As illustrated so far, the content analysis led to the identification, within the knowledge base, of a number of recurring themes relating to three categories: feminisms, entrepreneurship, and challenges. Specifically, all the identified works relate feminism-related themes to one or more entrepreneurship-related aspect. The selected articles place such relations in a dialectical perspective now with the neo-liberal entrepreneurial paradigm, now with patriarchal cultural contexts, now with feminist discourse. A comprehensive representation of the identified themes and the papers that explored them is presented in Fig.  4 . The numbers on the arrows refer to the ID code associated to papers reported in Table  2 . For example, Aramand ( 2013 ) – ID3 in Table  2 - investigates the role of feminist secular cultures in supporting entrepreneurial motivation to challenge gender inequality .

figure 4

Themes identified in the literature and the relationships between them

Theories and methodologies

All the identified studies rely on qualitative research protocols (Aspers & Corte, 2019 ) except for (Siddique, 2018 ). As shown in Table  3 , most of the qualitative research protocols adopt semi-structured interviews and/or document analysis. The selection of these methodological tools is in line with the nature of the samples, which largely consist of individuals and, to a lesser extent, of organizations and communities. The sampling technique, when explicitly declared within the papers, is generally purposive, possibly followed by a snowballing phase. It is particularly striking that during the sampling phase several studies have resorted to an interviewee recruitment that exploit the researchers' network of personal and professional acquaintances.

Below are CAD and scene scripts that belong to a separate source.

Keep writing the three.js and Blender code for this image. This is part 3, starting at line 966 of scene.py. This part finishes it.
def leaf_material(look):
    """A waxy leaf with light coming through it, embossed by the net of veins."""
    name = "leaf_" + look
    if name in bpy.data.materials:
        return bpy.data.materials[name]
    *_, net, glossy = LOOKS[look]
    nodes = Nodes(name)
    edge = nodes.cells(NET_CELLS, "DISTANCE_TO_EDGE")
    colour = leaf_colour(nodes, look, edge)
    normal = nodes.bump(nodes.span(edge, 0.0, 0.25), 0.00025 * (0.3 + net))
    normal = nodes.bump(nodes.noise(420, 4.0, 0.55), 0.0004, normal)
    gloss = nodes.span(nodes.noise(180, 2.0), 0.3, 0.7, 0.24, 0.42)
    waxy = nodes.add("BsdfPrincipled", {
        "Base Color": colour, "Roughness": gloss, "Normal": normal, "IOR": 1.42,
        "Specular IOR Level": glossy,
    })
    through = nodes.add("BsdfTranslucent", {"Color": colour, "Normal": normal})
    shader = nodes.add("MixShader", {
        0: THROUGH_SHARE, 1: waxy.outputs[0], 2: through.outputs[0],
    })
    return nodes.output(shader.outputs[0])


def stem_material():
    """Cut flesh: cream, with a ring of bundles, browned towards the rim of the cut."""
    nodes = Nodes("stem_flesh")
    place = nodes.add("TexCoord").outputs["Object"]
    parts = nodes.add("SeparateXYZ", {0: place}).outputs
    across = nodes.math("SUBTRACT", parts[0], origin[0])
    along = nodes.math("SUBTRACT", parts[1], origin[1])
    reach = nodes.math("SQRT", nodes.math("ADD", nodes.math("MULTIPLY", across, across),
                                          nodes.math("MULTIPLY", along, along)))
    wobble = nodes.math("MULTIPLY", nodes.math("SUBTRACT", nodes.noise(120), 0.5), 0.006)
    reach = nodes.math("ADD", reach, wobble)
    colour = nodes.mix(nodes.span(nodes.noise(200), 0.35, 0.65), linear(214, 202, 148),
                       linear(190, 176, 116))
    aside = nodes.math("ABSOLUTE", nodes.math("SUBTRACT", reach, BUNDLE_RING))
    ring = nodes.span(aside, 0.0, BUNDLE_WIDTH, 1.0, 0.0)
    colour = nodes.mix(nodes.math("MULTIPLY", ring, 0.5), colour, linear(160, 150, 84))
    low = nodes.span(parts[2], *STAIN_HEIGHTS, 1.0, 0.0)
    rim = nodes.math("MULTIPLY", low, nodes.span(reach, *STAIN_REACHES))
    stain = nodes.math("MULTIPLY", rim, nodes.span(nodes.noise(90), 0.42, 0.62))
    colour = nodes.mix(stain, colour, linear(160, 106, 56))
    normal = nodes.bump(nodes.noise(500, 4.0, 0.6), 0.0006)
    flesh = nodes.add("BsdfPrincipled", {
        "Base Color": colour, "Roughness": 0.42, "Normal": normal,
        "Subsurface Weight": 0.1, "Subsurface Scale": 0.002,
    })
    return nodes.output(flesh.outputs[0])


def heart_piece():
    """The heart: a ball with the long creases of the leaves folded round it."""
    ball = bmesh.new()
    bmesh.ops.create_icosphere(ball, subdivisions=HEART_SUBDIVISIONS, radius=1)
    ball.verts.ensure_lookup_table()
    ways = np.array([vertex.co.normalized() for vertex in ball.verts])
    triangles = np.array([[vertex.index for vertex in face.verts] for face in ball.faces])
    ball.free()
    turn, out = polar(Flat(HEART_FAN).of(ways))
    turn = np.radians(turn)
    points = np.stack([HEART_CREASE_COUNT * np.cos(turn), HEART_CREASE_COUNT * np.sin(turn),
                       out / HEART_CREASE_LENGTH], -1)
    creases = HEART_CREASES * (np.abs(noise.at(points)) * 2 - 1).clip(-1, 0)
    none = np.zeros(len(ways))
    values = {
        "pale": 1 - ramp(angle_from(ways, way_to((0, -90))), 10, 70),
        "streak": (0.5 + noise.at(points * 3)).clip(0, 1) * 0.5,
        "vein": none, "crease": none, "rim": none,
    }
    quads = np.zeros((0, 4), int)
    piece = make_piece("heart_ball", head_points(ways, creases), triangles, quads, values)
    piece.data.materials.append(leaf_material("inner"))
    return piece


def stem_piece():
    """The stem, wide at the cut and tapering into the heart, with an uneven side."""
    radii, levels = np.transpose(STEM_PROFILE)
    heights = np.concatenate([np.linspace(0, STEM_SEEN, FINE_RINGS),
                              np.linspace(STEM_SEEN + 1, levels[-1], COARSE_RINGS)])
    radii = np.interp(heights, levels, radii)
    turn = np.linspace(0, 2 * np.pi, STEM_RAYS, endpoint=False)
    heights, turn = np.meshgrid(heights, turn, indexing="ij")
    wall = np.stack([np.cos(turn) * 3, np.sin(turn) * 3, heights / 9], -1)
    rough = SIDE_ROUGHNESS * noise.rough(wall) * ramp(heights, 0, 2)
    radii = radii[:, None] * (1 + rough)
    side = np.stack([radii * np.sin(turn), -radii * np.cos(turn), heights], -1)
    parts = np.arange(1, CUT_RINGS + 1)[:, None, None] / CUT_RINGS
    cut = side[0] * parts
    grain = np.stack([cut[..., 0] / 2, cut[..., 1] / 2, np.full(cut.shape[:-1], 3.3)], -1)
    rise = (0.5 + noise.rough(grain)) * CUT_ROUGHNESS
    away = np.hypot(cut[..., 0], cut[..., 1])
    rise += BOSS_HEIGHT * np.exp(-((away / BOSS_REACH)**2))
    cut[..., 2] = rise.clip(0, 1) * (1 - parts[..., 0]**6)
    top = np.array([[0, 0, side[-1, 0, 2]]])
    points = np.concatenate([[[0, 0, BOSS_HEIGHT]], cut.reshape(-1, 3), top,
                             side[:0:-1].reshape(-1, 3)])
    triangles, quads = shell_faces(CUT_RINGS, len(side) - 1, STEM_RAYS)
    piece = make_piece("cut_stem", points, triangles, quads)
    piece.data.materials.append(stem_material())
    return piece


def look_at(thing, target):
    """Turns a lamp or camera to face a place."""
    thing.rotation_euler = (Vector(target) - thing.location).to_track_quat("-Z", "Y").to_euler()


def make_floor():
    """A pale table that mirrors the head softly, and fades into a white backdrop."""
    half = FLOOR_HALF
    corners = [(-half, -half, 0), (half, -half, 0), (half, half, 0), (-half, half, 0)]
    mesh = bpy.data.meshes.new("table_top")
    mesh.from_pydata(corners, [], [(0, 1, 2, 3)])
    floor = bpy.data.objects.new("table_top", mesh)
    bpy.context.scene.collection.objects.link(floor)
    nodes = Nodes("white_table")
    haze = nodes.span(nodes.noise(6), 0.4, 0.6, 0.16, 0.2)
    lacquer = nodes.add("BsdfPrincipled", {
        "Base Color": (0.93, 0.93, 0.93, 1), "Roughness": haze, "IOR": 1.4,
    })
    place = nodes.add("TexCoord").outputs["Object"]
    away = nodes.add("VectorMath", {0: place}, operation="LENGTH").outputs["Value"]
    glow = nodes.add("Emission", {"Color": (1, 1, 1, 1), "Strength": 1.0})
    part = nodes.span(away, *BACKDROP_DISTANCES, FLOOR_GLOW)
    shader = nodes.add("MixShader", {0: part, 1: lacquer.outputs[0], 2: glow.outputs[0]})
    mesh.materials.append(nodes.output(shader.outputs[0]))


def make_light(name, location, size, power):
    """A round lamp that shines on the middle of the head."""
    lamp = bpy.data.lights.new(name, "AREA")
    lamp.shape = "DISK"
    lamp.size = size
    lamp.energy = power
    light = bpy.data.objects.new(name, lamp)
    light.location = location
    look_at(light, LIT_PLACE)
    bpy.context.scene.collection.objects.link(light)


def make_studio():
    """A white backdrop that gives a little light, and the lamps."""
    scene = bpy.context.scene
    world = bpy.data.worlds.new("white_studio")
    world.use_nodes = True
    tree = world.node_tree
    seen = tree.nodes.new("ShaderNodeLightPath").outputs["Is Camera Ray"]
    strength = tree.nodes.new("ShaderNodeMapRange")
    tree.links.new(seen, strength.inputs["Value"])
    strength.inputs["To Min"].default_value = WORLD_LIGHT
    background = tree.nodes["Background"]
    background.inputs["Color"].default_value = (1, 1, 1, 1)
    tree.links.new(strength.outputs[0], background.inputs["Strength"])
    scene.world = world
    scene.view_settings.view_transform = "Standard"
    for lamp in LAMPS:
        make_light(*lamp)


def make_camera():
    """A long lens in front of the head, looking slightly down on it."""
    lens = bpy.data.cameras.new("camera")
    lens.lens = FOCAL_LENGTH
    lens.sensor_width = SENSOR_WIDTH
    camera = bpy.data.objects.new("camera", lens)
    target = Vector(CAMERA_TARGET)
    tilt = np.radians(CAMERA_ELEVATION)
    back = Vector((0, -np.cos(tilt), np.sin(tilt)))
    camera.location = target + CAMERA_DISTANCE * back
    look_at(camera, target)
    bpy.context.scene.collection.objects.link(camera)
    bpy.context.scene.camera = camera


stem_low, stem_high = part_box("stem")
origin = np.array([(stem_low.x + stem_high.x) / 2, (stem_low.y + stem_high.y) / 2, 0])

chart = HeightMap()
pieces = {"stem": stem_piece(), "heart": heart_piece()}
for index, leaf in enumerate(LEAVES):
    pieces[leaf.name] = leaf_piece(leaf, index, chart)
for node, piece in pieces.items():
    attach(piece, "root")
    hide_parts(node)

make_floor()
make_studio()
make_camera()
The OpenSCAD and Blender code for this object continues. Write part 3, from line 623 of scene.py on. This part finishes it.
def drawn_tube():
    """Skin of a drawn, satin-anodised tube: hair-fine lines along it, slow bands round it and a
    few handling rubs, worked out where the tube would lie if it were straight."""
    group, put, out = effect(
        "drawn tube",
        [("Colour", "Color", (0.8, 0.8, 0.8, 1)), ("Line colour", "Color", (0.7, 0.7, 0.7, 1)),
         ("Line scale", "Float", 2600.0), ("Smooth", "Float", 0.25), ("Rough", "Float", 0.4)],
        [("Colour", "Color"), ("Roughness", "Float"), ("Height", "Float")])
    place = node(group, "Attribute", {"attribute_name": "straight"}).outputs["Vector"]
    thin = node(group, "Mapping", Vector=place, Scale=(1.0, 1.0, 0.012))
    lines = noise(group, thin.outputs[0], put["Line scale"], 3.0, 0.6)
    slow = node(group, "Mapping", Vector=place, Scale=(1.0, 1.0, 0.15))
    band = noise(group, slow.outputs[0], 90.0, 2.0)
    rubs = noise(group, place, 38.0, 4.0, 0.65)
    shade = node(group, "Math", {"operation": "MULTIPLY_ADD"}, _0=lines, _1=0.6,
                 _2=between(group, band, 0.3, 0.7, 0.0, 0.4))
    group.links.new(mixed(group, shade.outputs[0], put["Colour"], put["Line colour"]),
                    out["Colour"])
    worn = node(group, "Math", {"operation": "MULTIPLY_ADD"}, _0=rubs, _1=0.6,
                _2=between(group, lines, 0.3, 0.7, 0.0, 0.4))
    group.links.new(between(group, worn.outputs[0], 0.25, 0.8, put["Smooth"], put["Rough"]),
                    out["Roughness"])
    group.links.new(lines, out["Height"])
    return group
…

Homogeneity at the methodological level is not reflected at the theoretical level: the identified studies adopt heterogeneous theoretical frameworks because engaged on epistemologically different fields. Such heterogeneity derives from the diversity of aims that connotes the selected articles. Orser et al. ( 2011 ) adopt the identity theory to frame entrepreneurship. According to those scholars, becoming an entrepreneur means embarking on a path of identity construction and negotiation in which categories such as ethnicity and gender are also included. Such a theoretical framing is functional to the analysis of entrepreneurship also at the individual level: in particular (Orser et al., 2011 ) identify and analyze the sets of attributes used by feminist entrepreneurs to describe their identity. The same scholars attempt to frame the feminist entrepreneurship within one of the three major entrepreneurial theories (neoclassical theory, contingency theory, relational theory). On the other hand, Aramand ( 2013 ) and Siddique ( 2018 ) embrace two motivational theories, respectively motivational theories and the theory of planned behavior. Motivational theories shift the focus of analysis from identity to behavior. Among the motivational theories, the theory of planned behavior is certainly one of the best known and applied in the entrepreneurial field, both for qualitative research and, more often (Siddique, 2018 ), to conduct quantitative surveys.

Studies investigating the contribution of Islamic feminism on entrepreneurial behavior embrace structuration theory (Tlaiss & McAdam, 2021a ) and theory of quiet encroachment (Alkhaled, 2021 ), shifting the level of analysis from the behavioral/individual to the sociological/cultural level. Structuration theory is useful to framing complex and multidimensional social phenomena, insisting “on the potential for human agency and reflexivity to solve conflicts between the dimensions of structure through choosing actions deliberately and executing them effectively, even, in defiance of the rules and structure” (Giddens, 1984 ; Tlaiss & McAdam, 2021a ). The theory of quiet encroachment makes it possible to frame silent and chronic social phenomena. In the case of (Alkhaled, 2021 ), such theory is used to demonstrate how entrepreneurship in Saudi Arabia serves as a platform to experience feminist solidarity and catalyze social change.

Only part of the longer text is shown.